Signal flow, in its basic form, refers to the path of an audio signal from source sound to output. Understanding the proper order of signal flow is essential for protecting your gear, troubleshooting, and retaining full creative control over your mix.

What is the signal flow of a recording?

The signal flow of a recording determines the path of the source of the sound to the output of the final recording. This process is an essential part of audio etiquette whether you're a producer, engineer, instrumentalist, or singer.

What is the correct order of the audio signal flow?

Audio signal flow will vary based on the specific task at hand. For illustration purposes, a simple recording signal flow may go from the sound source to the microphone, to the audio interface, to the digital audio workstation, back through the audio interface, to your headphones or mixing monitors.

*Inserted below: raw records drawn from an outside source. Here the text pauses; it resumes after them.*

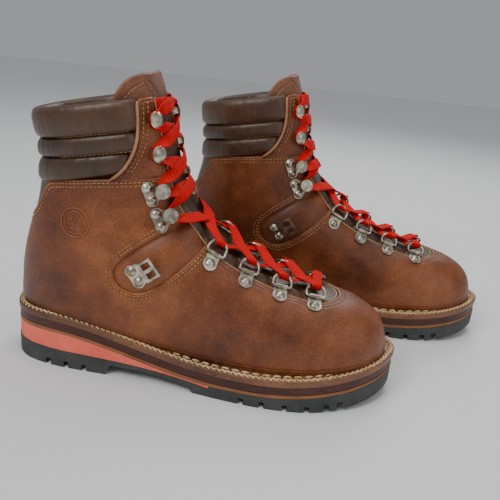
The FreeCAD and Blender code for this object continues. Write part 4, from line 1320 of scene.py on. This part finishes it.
# Stage and camera
def startStage():
    world = bpy.data.worlds.new("studio")
    bpy.context.scene.world = world
    world.use_nodes = True
    back = world.node_tree.nodes["Background"]
    back.inputs[0].default_value = (0.93, 0.96, 1.0, 1.0)
    back.inputs[1].default_value = 0.36
    mesh = bpy.data.meshes.new("floor")
    mesh.from_pydata([(-3, -3, 0), (3, -3, 0), (3, 3, 0), (-3, 3, 0)], [], [(0, 1, 2, 3)])
    floor = bpy.data.objects.new("floor", mesh)
    bpy.context.collection.objects.link(floor)
    material, tree, bsdf = startMaterial("paleFloor")
    bsdf.inputs["Base Color"].default_value = (0.86, 0.86, 0.86, 1)
    bsdf.inputs["Roughness"].default_value = 0.9
    mesh.materials.append(material)
    lamps = [("key", (-0.55, -0.75, 0.95), 6.0, 0.5), ("fill", (0.85, -0.55, 0.6), 2.0, 0.8),
             ("rear", (0.25, 0.9, 0.9), 4.5, 0.6), ("top", (0.0, 0.0, 1.25), 3.5, 0.7)]
    for name, where, power, size in lamps:
        light = bpy.data.lights.new(name, "AREA")
        light.energy = power
        light.size = size
        lamp = bpy.data.objects.new(name, light)
        lamp.location = where
        aim = Vector((0, 0, 0.08)) - Vector(where)
        lamp.rotation_euler = aim.to_track_quat("-Z", "Y").to_euler()
        bpy.context.collection.objects.link(lamp)


cameraSize = dict(yaw=-0.0684314, pitch=0.3423938, roll=-0.1008824, lens=43.44, sensor=36.0,
                  place=(0.01169, -0.50050, 0.25395))


def startCamera():
    size = cameraSize
    yaw, pitch, roll = size["yaw"], size["pitch"], size["roll"]
    fwd = Vector((math.sin(yaw) * math.cos(pitch), math.cos(yaw) * math.cos(pitch), -math.sin(pitch)))
    r = Vector((math.cos(yaw), -math.sin(yaw), 0))
    d = fwd.cross(r)
    right = r * math.cos(roll) + d * math.sin(roll)
    down = d * math.cos(roll) - r * math.sin(roll)
    lens = bpy.data.cameras.new("view")
    lens.lens = size["lens"]
    lens.sensor_width = size["sensor"]
    eye = bpy.data.objects.new("view", lens)
    turn = Matrix((right, -down, -fwd)).transposed().to_4x4()
    eye.matrix_world = Matrix.Translation(size["place"]) @ turn
    bpy.context.collection.objects.link(eye)
    bpy.context.scene.camera = eye


startStage()
startCamera()
print("stage ready")
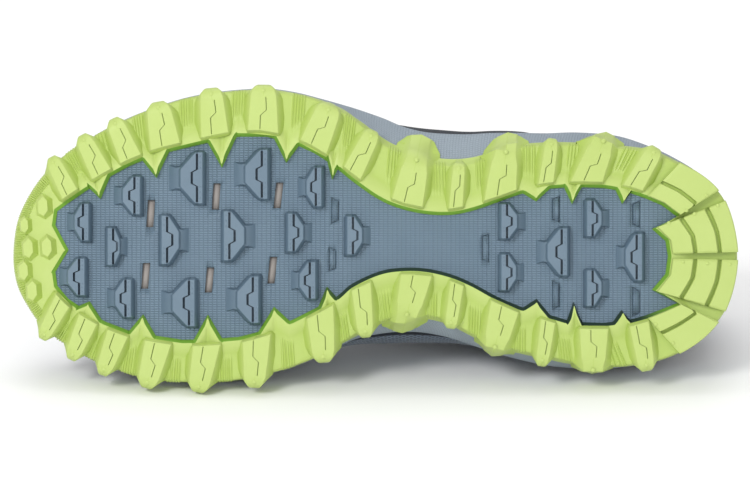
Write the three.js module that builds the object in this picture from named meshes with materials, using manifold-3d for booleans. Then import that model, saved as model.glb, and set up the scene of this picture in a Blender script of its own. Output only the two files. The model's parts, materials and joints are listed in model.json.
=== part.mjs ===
// A left trail running shoe that lies on its medial side. Millimetres, +Z up.
// The shoe is worked out in its own frame first: x from heel to toe, y to the lateral side, z up
// from the ground it would stand on. It is then turned over onto its side.
import * as THREE from "three";
import { mergeVertices } from "three/addons/utils/BufferGeometryUtils.js";
import Module from "manifold-3d";

const LENGTH = 291.2;
const BALL_WIDTH = 117;
const HEEL_WIDTH = 91;
const COLLAR_HEIGHT = 100;
const TOE_SPRING = 14;
const HEEL_BEVEL = 2;
const FLAT_FROM = 0.1; // share of the length where the heel's bevel ends
const FLAT_TO = 0.62; // share of the length where the toe spring starts
const CLEAR = 0.3; // gap between neighbouring pieces

const TREAD_DEPTH = 4;
const RIM_STEP = 5.2; // height of the rim's face under the web's margin
const RIM_TOP = 7;
const RIM_SKIN = 2; // side wall of the rim
const RIM_SIDE = 13; // height of that wall where the side is upright
const RIM_SIDE_WAIST = 8.8;
const WEB_INSET = 10; // from the rim's outer edge to the web's edge
const LUG_TOP = 0.8; // height of the centre lugs' faces from the ground
const RIM_FLANK = 3.2; // how much wider a rim lug is at its root, on each side
const LUG_CREST = 9.7; // height to which the rim lugs climb its side
const WING_FOOT = 5.5; // how much wider a lug of the waist is where it leaves the rim
const WING_WAIST = 3.2; // and where it starts up the foam
const WING_TIP = 0.85; // its tip as a share of its face
const WING_TOP = 15; // height of that tip
const WING_PROUD = 1.8;
const GROOVE_BOTTOM = 1.8; // height of the heel blocks' grooves from the ground
const FOAM_BOTTOM = RIM_TOP + CLEAR;
const FOAM_WIDEST = 20;
const LIP = 3.2;
const LIP_WIDTH = 3.6;
const FEATHER = LIP_WIDTH + 0.4; // from the foam's side to the upper's outside
const WALL = 2.4;
const FOOTBED = 4.5;
const TONGUE = 4;
const LACE_WIDTH = 5;
const LACE_THICK = 1.4;
const EYELET = 2;
const EYELET_SIDES = 6;
const FINE = 20; // samples between two rows of the outline, where a place on it is looked for
const NOTCH_END = 4.5; // row of the outline past the heel's notch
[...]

What is the signal flow of a send?

In the case of a send, an audio track flows to the send track or aux track to process a duplicate audio signal independent of the original track. The send audio then flows from the send track to the return track, and finally to the master fader in conjunction with the original track. This process is called parallel processing and is often used with reverb, compression , as well as other common effects.

Understanding the keys behind your signal path will come up time and again throughout the recording and mixing process. From source sound to the final output, each step in the signal flow introduces an opportunity to better or potentially damage your sound quality. Use your newfound understanding of signal flow to help you navigate across the different stages of the music production process.